§ Set exercise:
Output all lines exactly, with nothing added or dropped.

§ Data section:

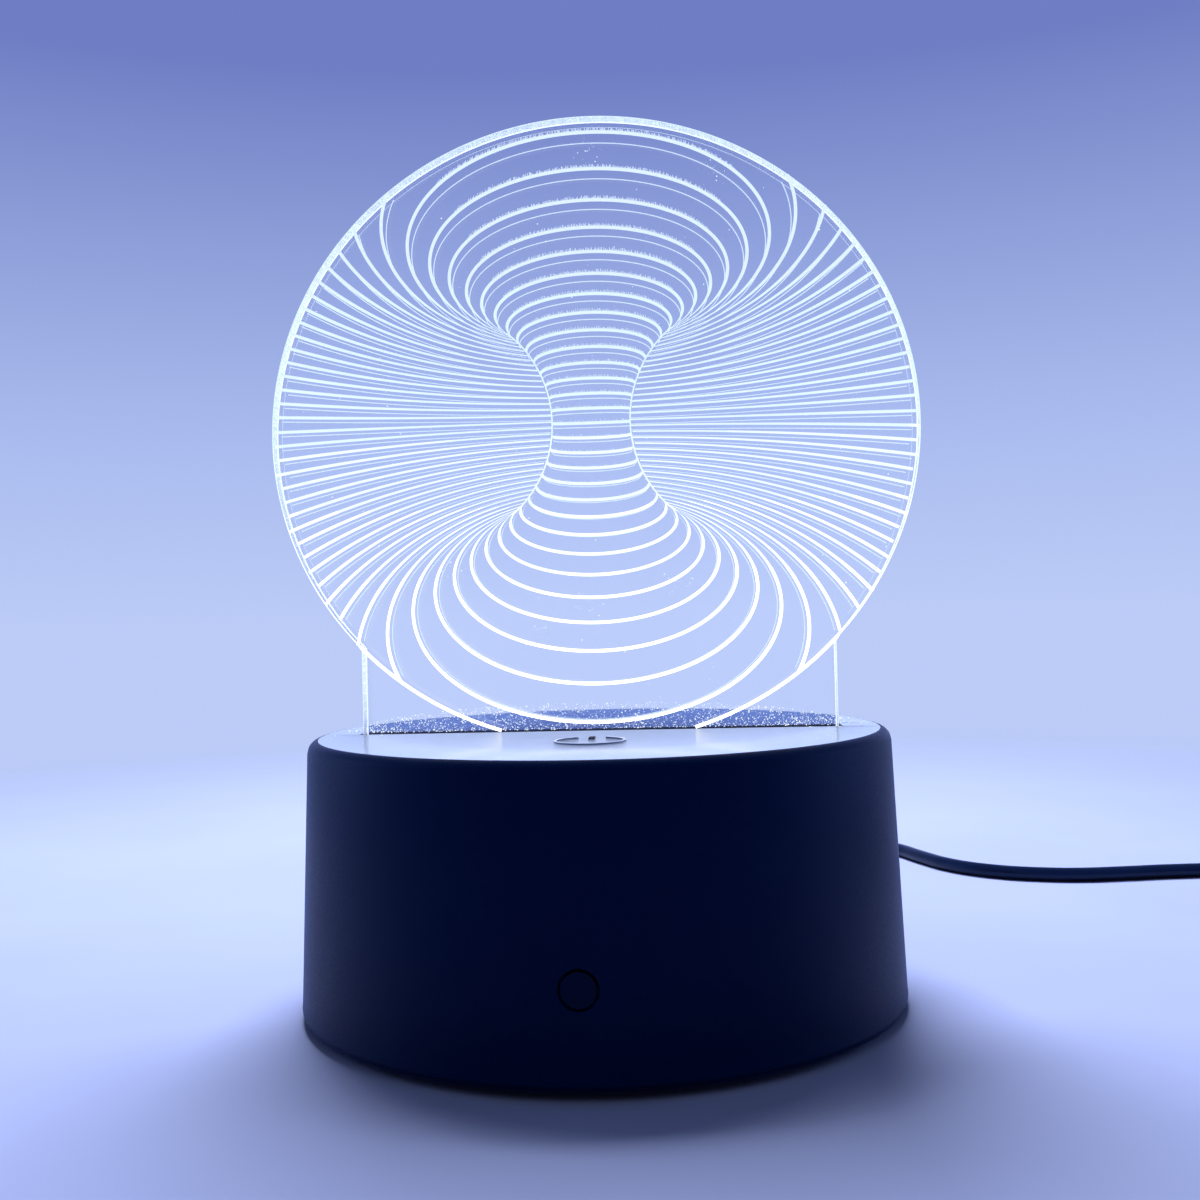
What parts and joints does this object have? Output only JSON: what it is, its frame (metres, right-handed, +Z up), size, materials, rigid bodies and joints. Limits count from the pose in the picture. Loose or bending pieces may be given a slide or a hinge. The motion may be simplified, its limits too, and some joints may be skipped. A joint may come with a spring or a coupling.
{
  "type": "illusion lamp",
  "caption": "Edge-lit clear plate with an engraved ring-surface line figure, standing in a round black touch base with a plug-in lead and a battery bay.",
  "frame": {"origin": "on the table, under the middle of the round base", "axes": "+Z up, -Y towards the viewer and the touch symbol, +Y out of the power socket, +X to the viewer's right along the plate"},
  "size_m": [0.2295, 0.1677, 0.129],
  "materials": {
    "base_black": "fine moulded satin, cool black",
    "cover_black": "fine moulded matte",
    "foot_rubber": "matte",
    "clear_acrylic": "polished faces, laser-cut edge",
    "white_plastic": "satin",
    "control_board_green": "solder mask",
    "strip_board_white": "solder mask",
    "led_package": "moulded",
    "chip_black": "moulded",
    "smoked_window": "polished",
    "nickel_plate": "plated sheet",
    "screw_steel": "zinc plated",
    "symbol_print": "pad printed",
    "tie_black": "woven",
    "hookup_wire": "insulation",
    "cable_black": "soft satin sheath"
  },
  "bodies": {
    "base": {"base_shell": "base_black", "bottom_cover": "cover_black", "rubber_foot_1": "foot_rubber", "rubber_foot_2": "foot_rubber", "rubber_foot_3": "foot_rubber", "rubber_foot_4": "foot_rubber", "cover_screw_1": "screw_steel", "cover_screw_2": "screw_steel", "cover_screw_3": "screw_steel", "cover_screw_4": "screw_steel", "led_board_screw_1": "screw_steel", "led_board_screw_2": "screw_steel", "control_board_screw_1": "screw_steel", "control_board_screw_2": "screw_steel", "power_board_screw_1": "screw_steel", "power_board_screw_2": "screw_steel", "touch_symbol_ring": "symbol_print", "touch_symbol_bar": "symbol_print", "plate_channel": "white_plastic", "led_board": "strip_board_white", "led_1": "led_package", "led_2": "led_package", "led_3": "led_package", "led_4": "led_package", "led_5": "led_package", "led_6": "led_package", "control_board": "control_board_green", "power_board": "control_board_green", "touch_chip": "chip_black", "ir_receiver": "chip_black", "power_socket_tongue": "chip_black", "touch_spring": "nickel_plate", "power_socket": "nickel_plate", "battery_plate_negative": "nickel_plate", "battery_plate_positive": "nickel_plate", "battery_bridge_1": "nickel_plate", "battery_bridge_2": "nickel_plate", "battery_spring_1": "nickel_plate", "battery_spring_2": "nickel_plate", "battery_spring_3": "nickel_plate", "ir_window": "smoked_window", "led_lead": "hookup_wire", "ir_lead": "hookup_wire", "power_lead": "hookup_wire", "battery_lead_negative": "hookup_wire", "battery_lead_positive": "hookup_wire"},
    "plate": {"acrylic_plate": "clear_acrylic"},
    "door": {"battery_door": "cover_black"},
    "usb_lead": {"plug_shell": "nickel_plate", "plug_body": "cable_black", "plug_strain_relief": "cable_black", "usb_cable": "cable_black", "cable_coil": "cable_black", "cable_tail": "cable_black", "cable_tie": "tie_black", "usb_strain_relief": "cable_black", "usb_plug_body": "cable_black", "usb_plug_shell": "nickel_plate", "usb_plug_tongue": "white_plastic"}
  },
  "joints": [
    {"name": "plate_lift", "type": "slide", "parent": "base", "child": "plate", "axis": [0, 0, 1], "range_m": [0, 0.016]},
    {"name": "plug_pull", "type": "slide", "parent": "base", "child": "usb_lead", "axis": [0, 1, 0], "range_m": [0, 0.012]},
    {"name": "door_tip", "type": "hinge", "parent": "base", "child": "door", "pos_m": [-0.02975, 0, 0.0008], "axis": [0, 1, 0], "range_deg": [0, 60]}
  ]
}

§ Result for this exercise:
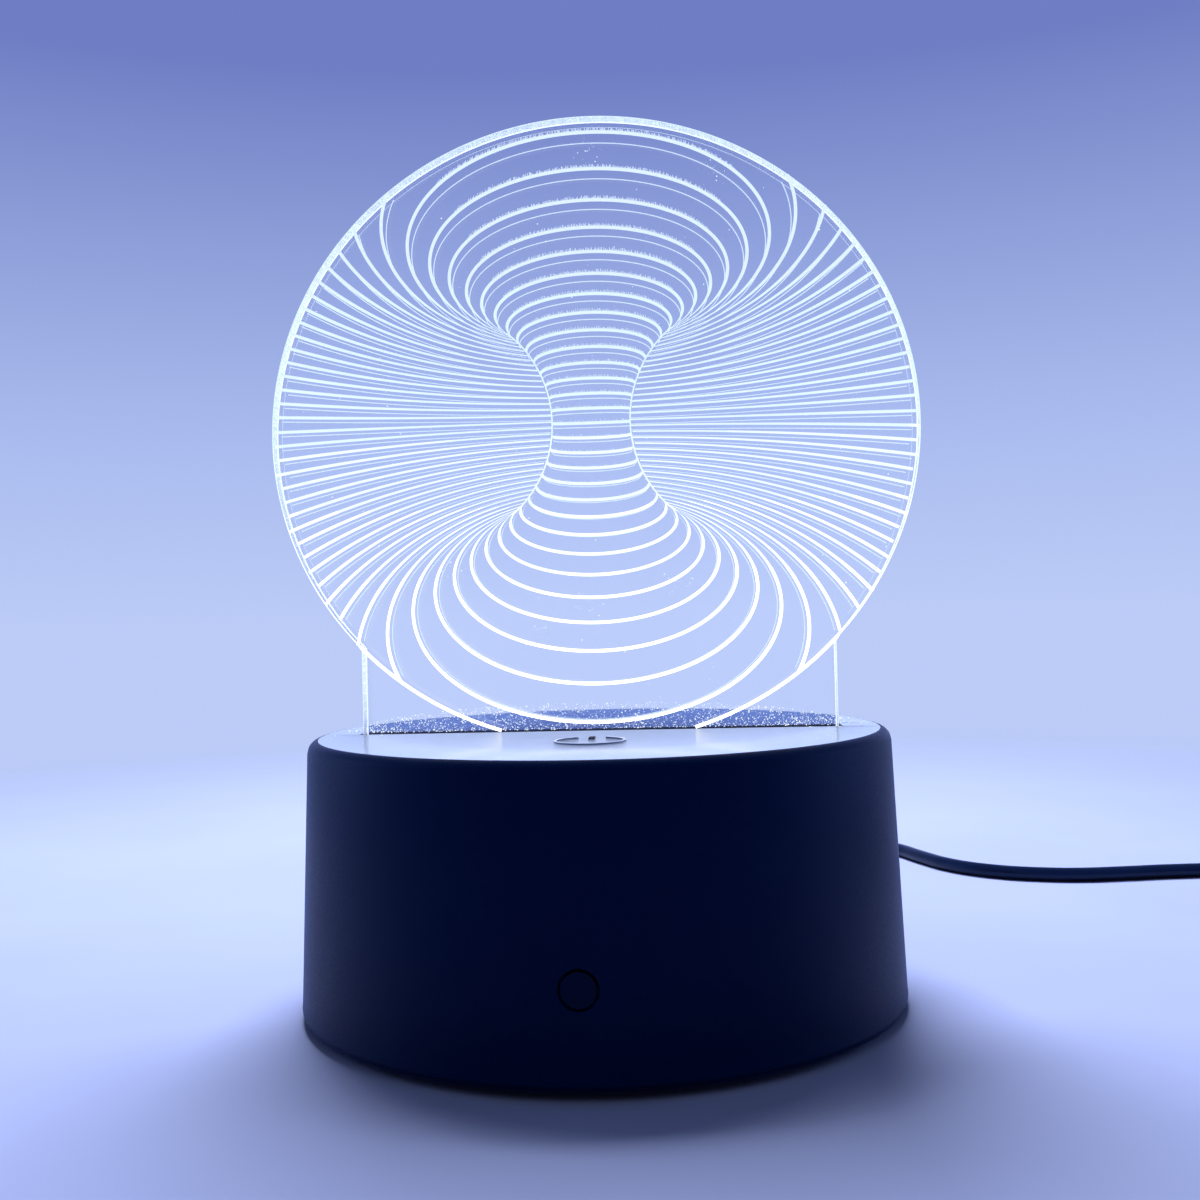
What parts and joints does this object have? Output only JSON: what it is, its frame (metres, right-handed, +Z up), size, materials, rigid bodies and joints. Limits count from the pose in the picture. Loose or bending pieces may be given a slide or a hinge. The motion may be simplified, its limits too, and some joints may be skipped. A joint may come with a spring or a coupling.
{
  "type": "illusion lamp",
  "caption": "Edge-lit clear plate with an engraved ring-surface line figure, standing in a round black touch base with a plug-in lead and a battery bay.",
  "frame": {"origin": "on the table, under the middle of the round base", "axes": "+Z up, -Y towards the viewer and the touch symbol, +Y out of the power socket, +X to the viewer's right along the plate"},
  "size_m": [0.2295, 0.1677, 0.129],
  "materials": {
    "base_black": "fine moulded satin, cool black",
    "cover_black": "fine moulded matte",
    "foot_rubber": "matte",
    "clear_acrylic": "polished faces, laser-cut edge",
    "white_plastic": "satin",
    "control_board_green": "solder mask",
    "strip_board_white": "solder mask",
    "led_package": "moulded",
    "chip_black": "moulded",
    "smoked_window": "polished",
    "nickel_plate": "plated sheet",
    "screw_steel": "zinc plated",
    "symbol_print": "pad printed",
    "tie_black": "woven",
    "hookup_wire": "insulation",
    "cable_black": "soft satin sheath"
  },
  "bodies": {
    "base": {"base_shell": "base_black", "bottom_cover": "cover_black", "rubber_foot_1": "foot_rubber", "rubber_foot_2": "foot_rubber", "rubber_foot_3": "foot_rubber", "rubber_foot_4": "foot_rubber", "cover_screw_1": "screw_steel", "cover_screw_2": "screw_steel", "cover_screw_3": "screw_steel", "cover_screw_4": "screw_steel", "led_board_screw_1": "screw_steel", "led_board_screw_2": "screw_steel", "control_board_screw_1": "screw_steel", "control_board_screw_2": "screw_steel", "power_board_screw_1": "screw_steel", "power_board_screw_2": "screw_steel", "touch_symbol_ring": "symbol_print", "touch_symbol_bar": "symbol_print", "plate_channel": "white_plastic", "led_board": "strip_board_white", "led_1": "led_package", "led_2": "led_package", "led_3": "led_package", "led_4": "led_package", "led_5": "led_package", "led_6": "led_package", "control_board": "control_board_green", "power_board": "control_board_green", "touch_chip": "chip_black", "ir_receiver": "chip_black", "power_socket_tongue": "chip_black", "touch_spring": "nickel_plate", "power_socket": "nickel_plate", "battery_plate_negative": "nickel_plate", "battery_plate_positive": "nickel_plate", "battery_bridge_1": "nickel_plate", "battery_bridge_2": "nickel_plate", "battery_spring_1": "nickel_plate", "battery_spring_2": "nickel_plate", "battery_spring_3": "nickel_plate", "ir_window": "smoked_window", "led_lead": "hookup_wire", "ir_lead": "hookup_wire", "power_lead": "hookup_wire", "battery_lead_negative": "hookup_wire", "battery_lead_positive": "hookup_wire"},
    "plate": {"acrylic_plate": "clear_acrylic"},
    "door": {"battery_door": "cover_black"},
    "usb_lead": {"plug_shell": "nickel_plate", "plug_body": "cable_black", "plug_strain_relief": "cable_black", "usb_cable": "cable_black", "cable_coil": "cable_black", "cable_tail": "cable_black", "cable_tie": "tie_black", "usb_strain_relief": "cable_black", "usb_plug_body": "cable_black", "usb_plug_shell": "nickel_plate", "usb_plug_tongue": "white_plastic"}
  },
  "joints": [
    {"name": "plate_lift", "type": "slide", "parent": "base", "child": "plate", "axis": [0, 0, 1], "range_m": [0, 0.016]},
    {"name": "plug_pull", "type": "slide", "parent": "base", "child": "usb_lead", "axis": [0, 1, 0], "range_m": [0, 0.012]},
    {"name": "door_tip", "type": "hinge", "parent": "base", "child": "door", "pos_m": [-0.02975, 0, 0.0008], "axis": [0, 1, 0], "range_deg": [0, 60]}
  ]
}